◆ **Task directions**:
Beginning with the first line of the data below, reproduce every line unchanged, ending with the line that holds "crease_z = low.z".

◆ **Available data**:
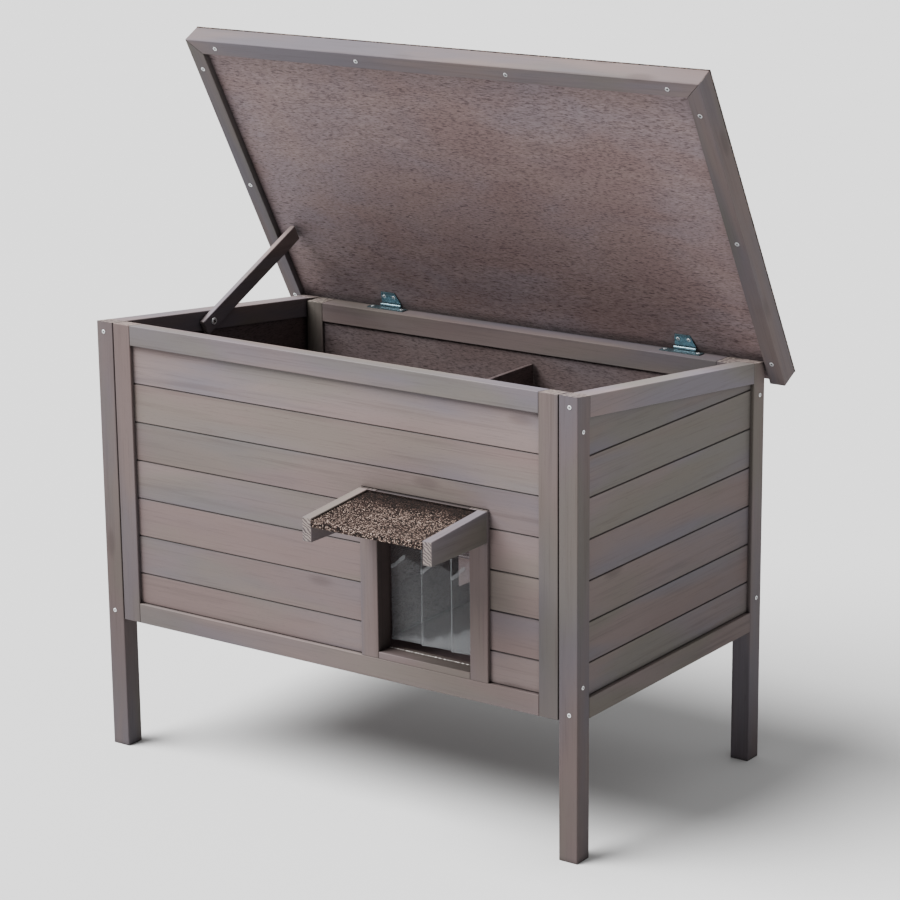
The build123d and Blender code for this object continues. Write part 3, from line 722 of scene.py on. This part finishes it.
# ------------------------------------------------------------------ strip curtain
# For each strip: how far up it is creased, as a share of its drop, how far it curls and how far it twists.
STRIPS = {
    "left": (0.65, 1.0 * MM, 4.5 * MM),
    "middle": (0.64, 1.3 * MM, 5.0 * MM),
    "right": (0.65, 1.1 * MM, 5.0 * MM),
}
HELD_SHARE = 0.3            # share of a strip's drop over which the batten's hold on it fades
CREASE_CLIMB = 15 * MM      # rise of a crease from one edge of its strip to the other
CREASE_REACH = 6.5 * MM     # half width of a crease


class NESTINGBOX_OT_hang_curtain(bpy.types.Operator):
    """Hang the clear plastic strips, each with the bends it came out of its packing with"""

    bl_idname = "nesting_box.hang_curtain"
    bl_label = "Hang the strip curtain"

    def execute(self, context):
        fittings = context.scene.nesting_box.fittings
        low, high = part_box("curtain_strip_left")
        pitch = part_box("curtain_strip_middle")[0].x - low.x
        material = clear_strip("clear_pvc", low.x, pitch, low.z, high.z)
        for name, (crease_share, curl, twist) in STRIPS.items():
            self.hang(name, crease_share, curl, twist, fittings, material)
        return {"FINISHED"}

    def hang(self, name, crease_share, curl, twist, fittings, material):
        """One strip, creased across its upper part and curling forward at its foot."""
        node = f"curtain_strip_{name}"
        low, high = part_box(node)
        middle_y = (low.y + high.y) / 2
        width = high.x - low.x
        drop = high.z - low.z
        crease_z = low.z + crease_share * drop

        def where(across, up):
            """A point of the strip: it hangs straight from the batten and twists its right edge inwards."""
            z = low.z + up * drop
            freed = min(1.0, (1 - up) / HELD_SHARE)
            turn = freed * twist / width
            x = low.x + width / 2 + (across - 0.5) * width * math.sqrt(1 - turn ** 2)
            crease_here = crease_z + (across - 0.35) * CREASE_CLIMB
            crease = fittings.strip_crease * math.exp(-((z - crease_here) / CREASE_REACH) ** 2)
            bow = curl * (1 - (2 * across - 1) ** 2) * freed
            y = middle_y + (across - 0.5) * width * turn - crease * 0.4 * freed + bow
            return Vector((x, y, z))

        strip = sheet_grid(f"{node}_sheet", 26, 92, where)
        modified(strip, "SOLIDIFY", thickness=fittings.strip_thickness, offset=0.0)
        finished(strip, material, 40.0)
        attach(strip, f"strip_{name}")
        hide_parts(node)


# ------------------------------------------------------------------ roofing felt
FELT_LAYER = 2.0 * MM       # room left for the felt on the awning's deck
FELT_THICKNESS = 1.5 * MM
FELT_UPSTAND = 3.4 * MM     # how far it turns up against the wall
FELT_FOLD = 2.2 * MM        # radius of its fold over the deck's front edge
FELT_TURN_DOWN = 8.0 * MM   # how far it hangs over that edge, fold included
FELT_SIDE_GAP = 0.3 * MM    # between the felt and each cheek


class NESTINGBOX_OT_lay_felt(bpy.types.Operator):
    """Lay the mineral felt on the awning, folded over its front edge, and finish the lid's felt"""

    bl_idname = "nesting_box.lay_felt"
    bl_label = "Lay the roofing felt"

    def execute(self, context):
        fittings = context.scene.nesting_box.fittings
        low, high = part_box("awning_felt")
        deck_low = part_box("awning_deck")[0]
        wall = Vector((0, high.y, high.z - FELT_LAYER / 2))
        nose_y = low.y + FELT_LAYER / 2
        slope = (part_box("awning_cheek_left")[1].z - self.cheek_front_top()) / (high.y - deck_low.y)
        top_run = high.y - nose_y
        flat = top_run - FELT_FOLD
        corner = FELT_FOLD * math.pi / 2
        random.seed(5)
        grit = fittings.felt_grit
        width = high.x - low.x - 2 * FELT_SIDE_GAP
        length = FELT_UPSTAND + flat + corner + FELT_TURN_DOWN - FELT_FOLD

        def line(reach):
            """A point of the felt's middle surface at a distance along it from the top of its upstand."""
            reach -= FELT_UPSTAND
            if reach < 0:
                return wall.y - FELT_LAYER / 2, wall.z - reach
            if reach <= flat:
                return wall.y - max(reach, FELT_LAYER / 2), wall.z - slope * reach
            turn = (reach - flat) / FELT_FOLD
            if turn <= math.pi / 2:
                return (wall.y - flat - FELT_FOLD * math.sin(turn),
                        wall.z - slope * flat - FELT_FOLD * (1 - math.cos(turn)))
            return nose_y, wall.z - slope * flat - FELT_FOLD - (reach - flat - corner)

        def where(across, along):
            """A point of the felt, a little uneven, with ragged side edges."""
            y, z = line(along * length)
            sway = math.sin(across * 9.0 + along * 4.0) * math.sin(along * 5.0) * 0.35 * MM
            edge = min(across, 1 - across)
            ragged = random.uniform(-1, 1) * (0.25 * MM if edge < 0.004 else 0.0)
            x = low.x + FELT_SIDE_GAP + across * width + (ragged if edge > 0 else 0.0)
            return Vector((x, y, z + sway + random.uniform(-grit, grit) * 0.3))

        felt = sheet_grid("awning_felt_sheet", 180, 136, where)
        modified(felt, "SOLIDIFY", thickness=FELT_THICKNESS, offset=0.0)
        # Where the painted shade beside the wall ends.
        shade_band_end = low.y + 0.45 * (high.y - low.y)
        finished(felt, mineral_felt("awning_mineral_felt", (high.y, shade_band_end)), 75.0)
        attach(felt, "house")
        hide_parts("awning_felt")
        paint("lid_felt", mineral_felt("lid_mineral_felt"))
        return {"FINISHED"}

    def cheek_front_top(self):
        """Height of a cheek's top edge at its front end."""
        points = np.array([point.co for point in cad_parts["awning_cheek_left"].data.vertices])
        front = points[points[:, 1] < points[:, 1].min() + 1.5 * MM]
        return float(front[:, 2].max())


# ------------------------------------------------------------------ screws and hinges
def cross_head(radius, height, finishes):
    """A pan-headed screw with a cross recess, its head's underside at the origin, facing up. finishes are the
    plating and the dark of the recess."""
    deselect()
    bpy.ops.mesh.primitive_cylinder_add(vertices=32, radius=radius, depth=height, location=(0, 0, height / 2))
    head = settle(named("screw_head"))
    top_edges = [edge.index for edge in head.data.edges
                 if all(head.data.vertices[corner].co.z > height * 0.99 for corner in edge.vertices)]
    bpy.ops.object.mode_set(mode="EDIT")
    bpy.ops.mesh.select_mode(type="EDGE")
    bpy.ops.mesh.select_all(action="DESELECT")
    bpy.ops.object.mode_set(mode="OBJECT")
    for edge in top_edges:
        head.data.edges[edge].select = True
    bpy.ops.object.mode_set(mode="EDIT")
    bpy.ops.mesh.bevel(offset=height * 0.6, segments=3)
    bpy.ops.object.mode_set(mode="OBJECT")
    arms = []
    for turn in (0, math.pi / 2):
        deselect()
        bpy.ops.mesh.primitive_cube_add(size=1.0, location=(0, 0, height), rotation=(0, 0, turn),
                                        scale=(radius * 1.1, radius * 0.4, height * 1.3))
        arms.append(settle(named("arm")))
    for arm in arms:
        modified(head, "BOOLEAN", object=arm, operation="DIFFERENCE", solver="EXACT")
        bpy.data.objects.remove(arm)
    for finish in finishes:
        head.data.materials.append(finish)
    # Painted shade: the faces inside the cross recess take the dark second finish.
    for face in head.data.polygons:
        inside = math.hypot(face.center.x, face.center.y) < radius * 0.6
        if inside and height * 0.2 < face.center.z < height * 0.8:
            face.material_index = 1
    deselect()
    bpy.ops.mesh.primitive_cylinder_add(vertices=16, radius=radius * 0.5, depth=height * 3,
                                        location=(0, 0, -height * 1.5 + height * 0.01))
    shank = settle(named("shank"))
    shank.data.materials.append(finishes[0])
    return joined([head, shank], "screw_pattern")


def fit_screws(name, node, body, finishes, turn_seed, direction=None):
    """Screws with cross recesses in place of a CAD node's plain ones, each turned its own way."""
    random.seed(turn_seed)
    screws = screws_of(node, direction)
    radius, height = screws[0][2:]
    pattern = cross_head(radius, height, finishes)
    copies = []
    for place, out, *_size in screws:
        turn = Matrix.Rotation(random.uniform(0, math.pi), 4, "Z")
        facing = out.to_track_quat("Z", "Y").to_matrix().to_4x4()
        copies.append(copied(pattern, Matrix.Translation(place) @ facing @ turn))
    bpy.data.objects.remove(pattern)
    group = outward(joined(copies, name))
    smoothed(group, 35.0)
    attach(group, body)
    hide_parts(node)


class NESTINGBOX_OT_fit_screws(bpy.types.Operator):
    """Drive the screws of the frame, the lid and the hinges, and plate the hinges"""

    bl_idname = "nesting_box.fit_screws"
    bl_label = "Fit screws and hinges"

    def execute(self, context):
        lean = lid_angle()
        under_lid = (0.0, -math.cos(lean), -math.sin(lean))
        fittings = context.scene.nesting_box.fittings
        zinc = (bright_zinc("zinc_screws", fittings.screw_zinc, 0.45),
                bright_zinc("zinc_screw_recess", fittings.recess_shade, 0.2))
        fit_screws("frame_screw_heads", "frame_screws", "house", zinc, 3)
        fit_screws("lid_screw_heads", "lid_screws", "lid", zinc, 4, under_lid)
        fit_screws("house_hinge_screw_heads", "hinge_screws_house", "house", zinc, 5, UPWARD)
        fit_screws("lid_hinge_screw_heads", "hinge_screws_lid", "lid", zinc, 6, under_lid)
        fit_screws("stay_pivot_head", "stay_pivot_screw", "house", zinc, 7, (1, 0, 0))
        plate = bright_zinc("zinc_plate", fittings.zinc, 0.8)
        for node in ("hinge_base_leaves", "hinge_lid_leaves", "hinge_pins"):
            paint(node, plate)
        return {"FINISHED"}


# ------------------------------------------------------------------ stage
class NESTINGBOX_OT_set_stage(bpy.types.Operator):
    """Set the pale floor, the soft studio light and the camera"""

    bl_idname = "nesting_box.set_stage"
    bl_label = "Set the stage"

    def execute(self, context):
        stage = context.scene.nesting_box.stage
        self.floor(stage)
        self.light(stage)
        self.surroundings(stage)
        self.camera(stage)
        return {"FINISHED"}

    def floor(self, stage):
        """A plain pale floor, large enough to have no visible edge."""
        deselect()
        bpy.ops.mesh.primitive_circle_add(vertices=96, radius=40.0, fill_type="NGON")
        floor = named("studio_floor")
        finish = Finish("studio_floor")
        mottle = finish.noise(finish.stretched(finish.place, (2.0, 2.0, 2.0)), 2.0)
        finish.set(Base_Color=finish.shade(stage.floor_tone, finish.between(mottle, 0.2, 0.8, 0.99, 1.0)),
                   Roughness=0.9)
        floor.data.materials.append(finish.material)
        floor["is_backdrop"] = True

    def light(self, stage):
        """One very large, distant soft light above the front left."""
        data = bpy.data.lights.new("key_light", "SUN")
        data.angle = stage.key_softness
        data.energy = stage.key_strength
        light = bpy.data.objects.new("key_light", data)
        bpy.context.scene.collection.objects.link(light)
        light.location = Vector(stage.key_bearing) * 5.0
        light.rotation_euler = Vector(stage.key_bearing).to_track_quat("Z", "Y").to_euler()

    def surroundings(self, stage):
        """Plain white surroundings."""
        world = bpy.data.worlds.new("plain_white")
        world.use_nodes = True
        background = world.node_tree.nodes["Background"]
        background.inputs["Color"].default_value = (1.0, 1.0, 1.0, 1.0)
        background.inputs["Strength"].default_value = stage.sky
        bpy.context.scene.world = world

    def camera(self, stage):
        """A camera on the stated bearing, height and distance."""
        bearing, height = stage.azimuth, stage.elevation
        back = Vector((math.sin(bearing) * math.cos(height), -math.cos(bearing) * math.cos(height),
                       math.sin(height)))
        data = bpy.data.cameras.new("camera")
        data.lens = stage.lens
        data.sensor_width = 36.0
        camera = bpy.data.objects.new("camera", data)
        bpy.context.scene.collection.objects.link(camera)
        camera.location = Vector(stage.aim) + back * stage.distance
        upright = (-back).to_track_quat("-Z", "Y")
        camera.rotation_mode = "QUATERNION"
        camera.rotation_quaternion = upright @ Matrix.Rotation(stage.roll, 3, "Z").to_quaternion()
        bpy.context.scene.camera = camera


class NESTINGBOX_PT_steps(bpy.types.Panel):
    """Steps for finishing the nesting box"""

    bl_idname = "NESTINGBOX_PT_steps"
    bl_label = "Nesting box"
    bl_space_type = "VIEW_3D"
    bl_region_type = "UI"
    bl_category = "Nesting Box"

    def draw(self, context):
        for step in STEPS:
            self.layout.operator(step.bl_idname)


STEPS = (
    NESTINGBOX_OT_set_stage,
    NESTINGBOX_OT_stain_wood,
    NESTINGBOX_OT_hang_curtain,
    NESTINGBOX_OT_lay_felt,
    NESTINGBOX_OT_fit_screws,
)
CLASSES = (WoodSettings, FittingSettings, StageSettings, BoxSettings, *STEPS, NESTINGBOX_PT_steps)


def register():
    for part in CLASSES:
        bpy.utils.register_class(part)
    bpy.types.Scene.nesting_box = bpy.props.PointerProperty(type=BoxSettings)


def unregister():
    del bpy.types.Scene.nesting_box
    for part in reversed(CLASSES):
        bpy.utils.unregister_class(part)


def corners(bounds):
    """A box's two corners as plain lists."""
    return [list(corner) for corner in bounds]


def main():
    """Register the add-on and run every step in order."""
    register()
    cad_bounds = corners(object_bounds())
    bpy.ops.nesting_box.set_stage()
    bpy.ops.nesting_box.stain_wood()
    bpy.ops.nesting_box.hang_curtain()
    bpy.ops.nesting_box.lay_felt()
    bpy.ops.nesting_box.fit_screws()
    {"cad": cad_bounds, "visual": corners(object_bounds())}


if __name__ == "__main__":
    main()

◆ **Answer for this exercise**:
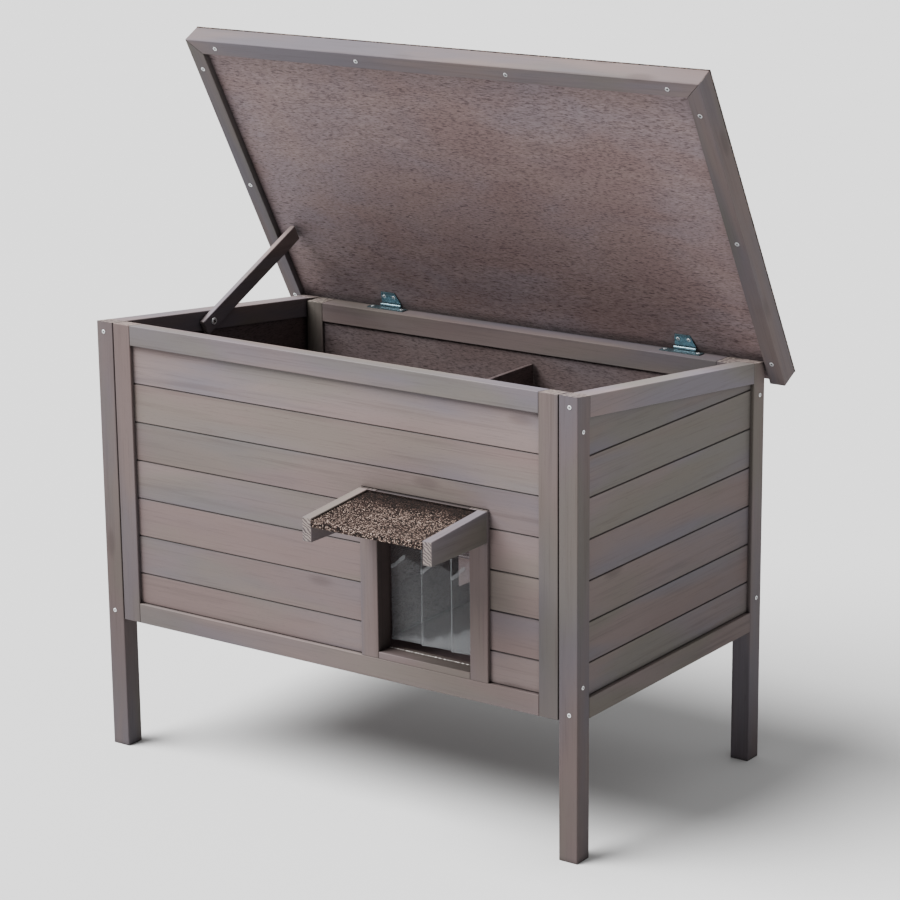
The build123d and Blender code for this object continues. Write part 3, from line 722 of scene.py on. This part finishes it.
# ------------------------------------------------------------------ strip curtain
# For each strip: how far up it is creased, as a share of its drop, how far it curls and how far it twists.
STRIPS = {
    "left": (0.65, 1.0 * MM, 4.5 * MM),
    "middle": (0.64, 1.3 * MM, 5.0 * MM),
    "right": (0.65, 1.1 * MM, 5.0 * MM),
}
HELD_SHARE = 0.3            # share of a strip's drop over which the batten's hold on it fades
CREASE_CLIMB = 15 * MM      # rise of a crease from one edge of its strip to the other
CREASE_REACH = 6.5 * MM     # half width of a crease


class NESTINGBOX_OT_hang_curtain(bpy.types.Operator):
    """Hang the clear plastic strips, each with the bends it came out of its packing with"""

    bl_idname = "nesting_box.hang_curtain"
    bl_label = "Hang the strip curtain"

    def execute(self, context):
        fittings = context.scene.nesting_box.fittings
        low, high = part_box("curtain_strip_left")
        pitch = part_box("curtain_strip_middle")[0].x - low.x
        material = clear_strip("clear_pvc", low.x, pitch, low.z, high.z)
        for name, (crease_share, curl, twist) in STRIPS.items():
            self.hang(name, crease_share, curl, twist, fittings, material)
        return {"FINISHED"}

    def hang(self, name, crease_share, curl, twist, fittings, material):
        """One strip, creased across its upper part and curling forward at its foot."""
        node = f"curtain_strip_{name}"
        low, high = part_box(node)
        middle_y = (low.y + high.y) / 2
        width = high.x - low.x
        drop = high.z - low.z
        crease_z = low.z + crease_share * drop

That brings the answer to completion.